You are getting Nvidia drivers through the ways posted above. Just not the most recent ones (rarely makes a difference) you find on the Vendor site but the most recent ones that the distro developers tested and validated as working (sth that the vendor should have done but what the hell).
What do you mean by they are being bastards? Are you not able to install the driver?
I figured Nvidia was just doing what they always do, and preventing people from doing stuff on purpose, like not being able to install Nvidia drivers if it detects CCC running, etc.
Ubuntu Gnome is recommending nvidias 331.113 driver (which is ancient)
Is trying to update to thier newest driver not recommended or just not worth the hassle?
They are not preventing it on Linux. "At your own risk" is self explanatory.
Completely not worth it, I'll add it as the fourth point :)
Meh, I'm a butthurt 970 owner, so I'm kinda anti Nvidia at the moment, would switch to red team if I could.
I'd like to refute the point that the 'nvidia-current' package drivers will be good enough all of the time, and that the only way you should be installing drivers is through aptitude.
I recently purchased a GTX 960, and pretty much the only thing that worked well for me were Nvidia's proprietary linux drivers that they have on their site (Version 346.47 to be specific).

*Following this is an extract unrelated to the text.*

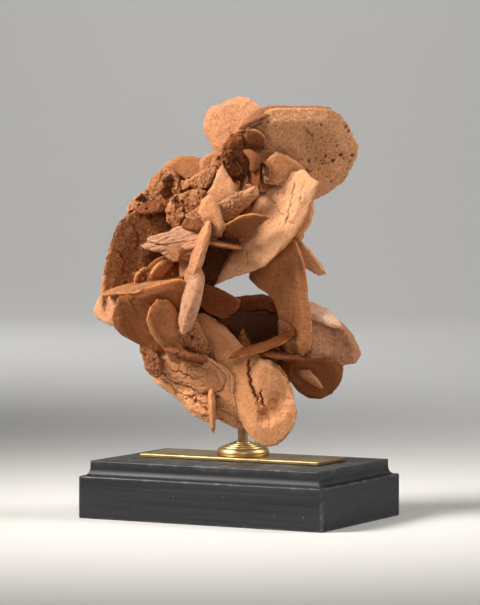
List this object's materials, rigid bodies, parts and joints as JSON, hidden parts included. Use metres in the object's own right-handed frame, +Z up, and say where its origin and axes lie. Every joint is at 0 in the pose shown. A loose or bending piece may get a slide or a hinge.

While it's a bit more hassle to download the driver and install it using Nvidia's installer, there often is no other choice but to do so. After doing so, I have 0 graphics related problems after using the drivers for about a month, and all of the games that I play run silky smooth in some cases even better than they do on windows.

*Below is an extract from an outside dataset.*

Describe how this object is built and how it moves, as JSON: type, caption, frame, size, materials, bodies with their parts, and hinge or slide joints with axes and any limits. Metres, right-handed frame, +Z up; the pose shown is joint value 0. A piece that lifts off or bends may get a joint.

Something else that I'd like to warn people about are AMD linux drivers. The only reason why I decided to grab an Nvidia card in the recent months is due to the fact that AMD has horrific proprietary linux drivers. While the open source drivers are better, it still doesn't make up for the fact that Nvidia's drivers are beyond superior on linux. If you would like to game on Linux and you are faced with the choice of AMD vs Nvidia, I would definitely suggest to go with Nvidia due to their drivers, but that is just based on my personal experience.
I reject your reality and substitute my own.
I too would like to refute the aptitude only driver install method. The AMD drivers for me only work if I grab them from the AMD site and install them manually. I would like to refute the claim that AMD's linux drivers are worse than Nvidia's. After all, Linus Torvalds wouldn't give Nvidia the finger if they were great. I have had no issues with AMD's Omega drivers. In the past, sure they were wonky but not in the present.
Linus Torvalds gave nvidia the finger in response to them not releasing the required documentation that would allow the community to develop nouveau, not fundamentally because nvidia's drivers are crappy. Catalyst is crappy and lagged badly behind mainline kernel, which is why it has the reputation it has, because it just couldn't keep up with mainline. Not to mention the countless artifacts that came along with the binary drivers.
So let me get this right: I just installed ubuntu 14.10 in dual boot. I need to reinstall the drivers even though I had them on windows right? those dont work here? to pick which drivers I'll just search for "best open amd drivers for ubuntu 14.10"
That would be incorrect. If you're looking to use the open source AMD drivers, then you have no need to because they're already loaded into the kernel as modules. If you're looking for the proprietary drivers however, you'll have to install them via a package manager.
oh ok, but if I understood correctly open ones are a bit better than the proprietary ones, right? is there a way to check for them in the shell? (do you know of a good guide for the shell, are these good? http://imgur.com/EM7DuzC)
also, gaming-wise: do i have to reinstall the games I want to play on linux or is there some workaround? playonlinux maybe?
LinuxCommand.org is a pretty good site if you want to learn the shell. The book is good, not super great, but it's provided totally free.
As for your games, if you're running Steam, you can Backup and Restore them to save time. For explicitly Windows-based games, you'll need WINE (PlayOnLinux is basically a wrapper/manager for this).
Open Drivers in AMD are more stable and reliable, but not necessarily better performing. For Nvidia its not the same as the open driver is reversed engineered and can have issues. Check the performance you get with the open drivers and if it is not satisfactory try the proprietary ones by using the instructions on the top of the thread. If you want to remain with the Open they are already pre-installed so you do not have to do anything extra.
For the games you will need to reinstall in linux if you want to play yes. Its just that on Steam the installation is done easier and you have the save cloud to share save games between OSs. For other whether natively or by playonlinux/wine you will need to reinstall them. Do not expect to use same installation data as in the windows partition. Unless someone here has a way to do it. I do not know of any.
To add to @turin231's reply, you can check out WineHQ to see if the program you're interested in installing will play nicely with WINE or whether it requires any workarounds.